My lips parted in surprise. She was right about my career. I didn’t know why I hadn’t seen it before. I guess I was just too close to it. I wasn’t seeing the forest for the trees. Hell, there had even been requests from potential clients in my email right now asking me to direc
t things for them. And that made me a… well, a something more than a ‘video work’ person.
In the world of film, there were directors, who made things on behalf of producers and other people, and then there were filmmakers, auteurs who develop and film their own creations. I was obviously not a filmmaker, at least not yet, but I could make a pretty good argument that I was a director now. I was much more than just a camera operator, that’s for sure.
“When I got fired from channel nine, my boss told me to lean into this,” I told Caroline. “He said that I’d won the lottery.”
“Sounds like he might have been right.”
I swallowed. “But even if he is right, it doesn’t change things with Ian. He’s not someone that has a stable life. He’s got his own share of issues, and he’s got this insane job that’s probably going to put him on the road for months at a time. If this video does well, and the new singles go well, and the tour goes well, and they will all go well, then Axial Tilt could be poised for a total resurgence. And where does that leave me?”
“Where do you want to be?”
“I guess that’s what I need to figure out.”
43
Ian
Vanessa and I spent as much time together as physically possible over the next two weeks. I couldn’t get enough of her time, and even the most ordinary things felt new and special when I was doing them with her. Even going to the grocery store, or to the mailbox, or just staying home was a pleasure. It felt good to be in love.
I’d never been in love before. Not like this. I thought that I’d been in love, but now that I’d met Vanessa, I knew I’d just been practicing. Vanessa was the first thing I thought about in the morning and the last thing I thought about at night. We were sleeping over at one another’s places, I had a toothbrush at hers, and it felt like all the pieces were falling into place.

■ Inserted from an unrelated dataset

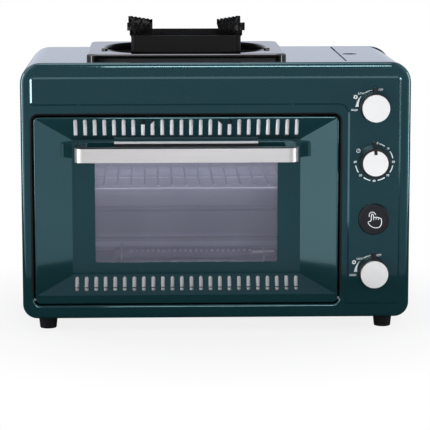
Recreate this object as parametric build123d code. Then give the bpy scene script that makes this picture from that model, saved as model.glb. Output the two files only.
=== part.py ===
from build123d import *
import os
from math import cos, hypot, radians, sin

os.makedirs("parts", exist_ok=True)

# Portable gas oven with one stove burner on its top. Millimetres, +Z up, face towards -Y.
# "Depth" is measured back from the body's face, so depth 0 is the face.

# ---- Driving dimensions -------------------------------------------------------------
# Body
body_width = 480.0
body_depth = 270.0
body_height = 318.0
front_reach = 20.0        # the handle and the knob caps stand this far out of the face
panel_sheet = 0.8
top_radius = 25.0
base_radius = 18.0
edge_roll = 5.0           # rolled edge round the face and the back
pan_flange = 20.0         # side of the drawn front and back pans
seam = 0.4                # gap between the sheets that meet edge to edge
lap = 10.0                # how far a joggled edge runs under its neighbour
lap_hold = 6.0
side_seam_height = 44.0   # seam between base pan and covers, above the body's base
fit_gap = 0.3             # clearance between pieces of different bodies
past = 1.0                # how far a cut runs past the face that it leaves

# Feet
foot_height = 16.0
foot_top_radius = 12.0
foot_base_radius = 10.25
foot_side_inset = 30.0
foot_depth_inset = 28.0
foot_round = 1.2
foot_bore = 2.1
foot_bore_depth = 12.0

# Screws, all of one size
screw_shank = 2.0
screw_head = 4.0
screw_head_height = 2.0
screw_length = 11.0
screw_clearance = 0.2

# Back and base of the body
vent_rows = 3
vent_pitch = 24.0
vent_length = 16.0
vent_width = 4.0
vent_row_pitch = 26.0
back_recess = 2.6
back_recess_margin = 26.0
back_recess_corner = 8.0
back_screw_inset = 14.0
base_vent_count = 9
base_vent_pitch = 26.0
base_vent_length = 60.0
base_vent_width = 5.0

# Raised strip on the face: along the top and down the control side
strip_side_margin = 12.4
strip_top_margin = 17.2
strip_base_margin = 16.6
strip_band_height = 35.0
strip_column_width = 65.2
strip_rise = 1.6
strip_corner = 4.0
strip_inner_corner = 12.0
strip_slope = 2.2         # sloped edge: its width on the strip's face
strip_slope_depth = 1.5   # and its depth

# Door
door_left_margin = 16.0
door_right_margin = 89.0
door_base_margin = 19.0
door_top_margin = 66.5
door_corner = 6.0
door_gap = 2.2
opening_roll = 2.5
door_sheet = 0.8
door_flange = 20.0
door_rim = 2.0
door_rim_round = 1.5
door_sill = 10.5          # flat band below the sunk frame
door_sink = 16.0          # how deep the inner flat lies behind the rim
door_slope_side = 44.0
door_slope_top = 27.5
door_slope_base = 23.5
window_side = 28.2        # from the inner flat's edges to the window
window_sill = 15.2
window_head = 18.8
window_corner = 3.0
slot_side = 2.9           # from the inner flat's side edges to the rows of slots
slot_pitch = 11.85
slot_width = 4.6
top_slot_length = 24.4
base_slot_length = 16.6
slot_flat_gap = 2.4       # from the inner flat's edge to the slots' ends
glass_thickness = 4.0
glass_margin = 8.0
liner_sheet = 0.8
liner_flange = 5.0
liner_window_gap = 4.0    # the liner's opening is this much larger than the window all round
glass_bracket_spacing = 94.8
glass_bracket_width = 5.6     # the tongue, hidden between two slots
glass_bracket_head = 6.9      # height of the head under the door's top flange
glass_bracket_outward = 11.6  # the head's reach from the tongue's middle
glass_bracket_inward = 9.4
glass_bracket_sheet = 1.6

# Handle
handle_side = 4.1         # from the inner flat's side edges to the handle's ends
handle_height = 17.0
handle_drop = 7.5         # from the inner flat's top edge to the strap's top edge
strap_thickness = 1.2
strap_bend = 12.0
strap_return = 14.0       # length of the strap's ends, measured back from the grip's face
core_rise = 1.0
post_width = 14.0
post_round = 1.5
post_screw_spacing = 9.0
clamp_side = 24.3         # from the window's side edges to the clamp's ends
clamp_height = 14.0
clamp_thickness = 5.0
clamp_drop = 2.4
clamp_bevel = 2.4

# Door hinge
pin_radius = 2.0
pin_running = 0.05
pin_depth = 4.5
pin_height = 4.6          # above the door's lower edge
pin_tail = 2.0            # how far the pins stand past the plates they sit in
hinge_plate = 3.0
hinge_plate_height = 24.0
hinge_plate_depth = 14.0
pin_bracket_depth = 11.0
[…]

I told my mom all about her. My mom was overjoyed that I was seeing someone and more or less immediately demanded to meet her. She asked about a hundred questions. I could practically hear the gears turning in my mother’s head. She didn’t mention grandchildren, but I knew she was thinking it. I had to rein her in from driving down from the Dallas suburbs to meet Vanessa immediately. It wasn’t time yet to try that introduction. The fact that she was getting one daughter out of Rosie marrying Ryan was probably the only thing that prevented my mom from showing up on Vanessa’s doorstep.